Hannibal Hamlin Garland was born on a farm near West Salem, Wisconsin, on September 14, 1860, the second of four children of Richard Garland of Maine and Charlotte Isabelle McClintock. The boy was named after Hannibal Hamlin, the vice president under Abraham Lincoln. He lived on various Midwestern farms throughout his young life, but settled in Boston, Massachusetts, in 1884 to pursue a career in writing.

He read diligently in the Boston Public Library. There he became enamored with the ideas of Henry George, and his Single Tax Movement. George’s ideas came to influence a number of his works, such as Main-Travelled Roads (1891), Prairie Folks (1892), and his novel Jason Edwards (1892).

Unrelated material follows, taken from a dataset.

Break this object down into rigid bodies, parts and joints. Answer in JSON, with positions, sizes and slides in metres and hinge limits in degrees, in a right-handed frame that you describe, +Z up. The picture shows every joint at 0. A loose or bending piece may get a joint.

Main-Travelled Roads was his first major success. It was a collection of short stories inspired by his days on the farm. He serialized a biography of Ulysses S. Grant in McClure’s Magazine before publishing it as a book in 1898. The same year, Garland traveled to the Yukon to witness the Klondike Gold Rush, which inspired The Trail of the Gold Seekers (1899). He lived on a farm between Osage, and St. Ansgar, Iowa for quite some time. Many of his writings are based on this era of his life.

In 1893, Hamlin moved to Chicago, where he lived at 6427 South Greenwood Avenue in the Woodlawn neighborhood. He is considered “a significant figure in the Chicago Literary Movement” and “one of Chicago’s most important authors”. Moccasin Ranch Park, located near the address, is named in his honor.

In Illinois, Garland married Zulime Taft, the sister of sculptor Lorado Taft, and began working as a teacher and a lecturer.

A prolific writer, Garland continued to publish novels, short fiction, and essays. In 1917, he published his autobiography, A Son of the Middle Border. The book’s success prompted a sequel, A Daughter of the Middle Border, for which Garland won the 1922 Pulitzer Prize for Biography. After two more volumes, Garland began a second series of memoirs based on his diary. Garland became quite well-known during his lifetime and had many friends in literary circles. He was made a member of the American Academy of Arts and Letters in 1918.

After moving to Hollywood, California, in 1929, he devoted his remaining years to investigating psychic phenomena, an enthusiasm he first undertook in 1891. In his final book, The Mystery of the Buried Crosses (1939), he tried to defend such phenomena and prove the legitimacy of psychic mediums.

A friend, Lee Shippey, columnist for the Los Angeles Times, recalled Garland’s regular system of writing:

. . . he got up at half past five, brewed a pot of coffee made toast on an electric gadget in his study, and was at work by six. At nine o’clock he was through with work for the day. Then he breakfasted, read the morning paper, and attended to his mail. . . . After luncheon he and Mrs. Garland would take a long drive . . . . Sometimes they would drop in on Will Rogers, Will Durant, Robert Benchley, or even on me, for their range of friends was very wide. . . . After dinner they would go to a show if an exceptionally good one were in town, otherwise one of their daughters would read aloud.